> YOUR GOAL:
Copy each line below without leaving any out.

━━━━━━━━━━━━━━━━━━━━

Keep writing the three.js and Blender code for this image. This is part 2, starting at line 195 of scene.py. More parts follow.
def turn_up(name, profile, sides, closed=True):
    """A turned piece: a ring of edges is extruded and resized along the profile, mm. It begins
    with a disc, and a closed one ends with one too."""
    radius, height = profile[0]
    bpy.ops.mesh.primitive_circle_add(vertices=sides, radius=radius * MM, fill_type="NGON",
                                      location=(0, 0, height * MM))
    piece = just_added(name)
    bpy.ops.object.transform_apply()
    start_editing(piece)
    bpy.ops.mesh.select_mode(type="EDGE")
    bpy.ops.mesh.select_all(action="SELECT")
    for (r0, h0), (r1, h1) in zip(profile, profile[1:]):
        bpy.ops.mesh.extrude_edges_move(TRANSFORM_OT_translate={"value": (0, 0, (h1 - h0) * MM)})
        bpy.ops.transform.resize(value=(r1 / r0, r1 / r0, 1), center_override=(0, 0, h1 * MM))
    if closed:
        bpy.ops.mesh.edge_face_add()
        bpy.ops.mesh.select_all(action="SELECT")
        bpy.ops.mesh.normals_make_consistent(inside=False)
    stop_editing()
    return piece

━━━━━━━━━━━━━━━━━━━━

> ANSWER TO THIS TASK:
Keep writing the three.js and Blender code for this image. This is part 2, starting at line 195 of scene.py. More parts follow.
def turn_up(name, profile, sides, closed=True):
    """A turned piece: a ring of edges is extruded and resized along the profile, mm. It begins
    with a disc, and a closed one ends with one too."""
    radius, height = profile[0]
    bpy.ops.mesh.primitive_circle_add(vertices=sides, radius=radius * MM, fill_type="NGON",
                                      location=(0, 0, height * MM))
    piece = just_added(name)
    bpy.ops.object.transform_apply()
    start_editing(piece)
    bpy.ops.mesh.select_mode(type="EDGE")
    bpy.ops.mesh.select_all(action="SELECT")
    for (r0, h0), (r1, h1) in zip(profile, profile[1:]):
        bpy.ops.mesh.extrude_edges_move(TRANSFORM_OT_translate={"value": (0, 0, (h1 - h0) * MM)})
        bpy.ops.transform.resize(value=(r1 / r0, r1 / r0, 1), center_override=(0, 0, h1 * MM))
    if closed:
        bpy.ops.mesh.edge_face_add()
        bpy.ops.mesh.select_all(action="SELECT")
        bpy.ops.mesh.normals_make_consistent(inside=False)
    stop_editing()
    return piece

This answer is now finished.